Nope. Yes it could: 8GB on the card plus half the 32GB system RAM equals 24GB on the nose. Windows has always limited cards to taking a maximum of 50% of system RAM; it was why I couldn't run the 4K benchmarks on some of those mini-PCs I tested, 'cos they only had 4GB of RAM of which they could use 2GB as VRAM. Source: the horse's mouth.
Damn, forgot about that. So 100% certain then that the software is falsely adding up graphiccard and system RAM.

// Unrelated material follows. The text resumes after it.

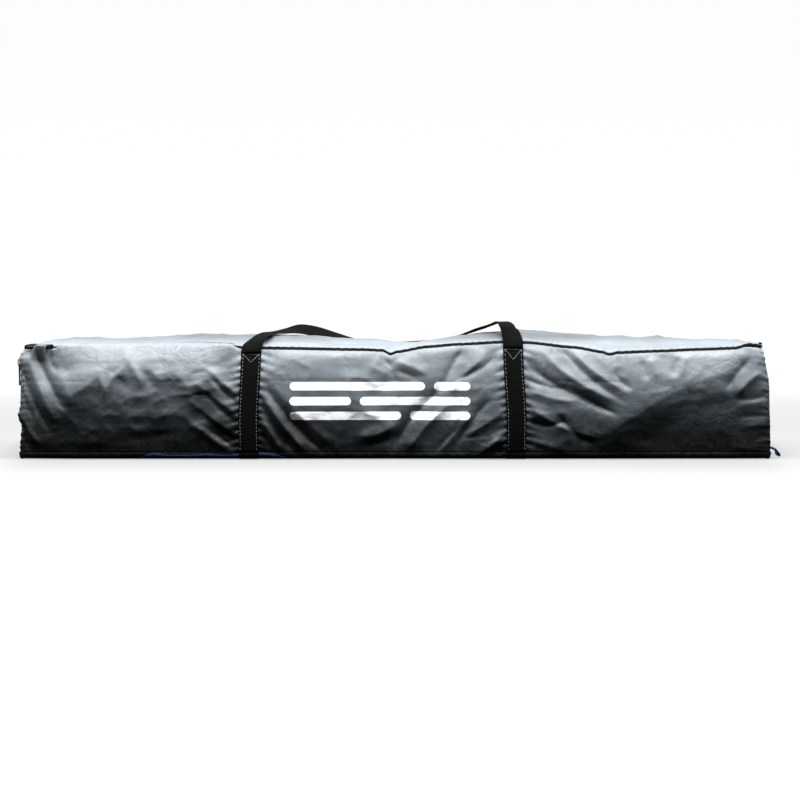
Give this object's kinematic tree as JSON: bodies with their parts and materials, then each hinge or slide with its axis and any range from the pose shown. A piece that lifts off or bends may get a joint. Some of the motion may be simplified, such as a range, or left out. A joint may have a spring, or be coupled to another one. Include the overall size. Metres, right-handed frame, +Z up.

's not even false, it's literally how Microsoft tells app developers to calculate and report it. Microsoft's examples aren't exactly bang-up-to-date, but you can see Windows itself reporting "Total Available Graphics Memory" as half-system-RAM plus onboard-VRAM and "Dedicated Video Memory" as onboard-VRAM here: @Jeff Hine: Everything's fine. Your system is doing exactly what Microsoft says it should be doing. Fret not!
Op wasn't talking about two amounts being reported though, so yes the software was falsely adding them together rather than breaking it down into dedicated memory and what it has access to in total. But yeah, everything is fine with op's GPU.
But, again, that's what Microsoft tells developers to do. "Total video memory" or "maximum video memory" should always be onboard plus (up to) half system. Even dxdiag, Microsoft's own diagnostic tool, reports it that way, then breaks it down into display memory and shared memory - and using the terminology "Approx. Total Memory." To quote Microsoft's developer documentation again:
It's saying it has 24GB *available to it*. Of which 8 is the card's dedicated VRAM and 16GB is shared [RAM]. So CYRi is likely reading 'the card has 24GB available to it' as 'the card alone has 24GB'
It works the exact same way regardless if you have DDR3 or DDR4.. the parts may have different performance, but the function is the exact same.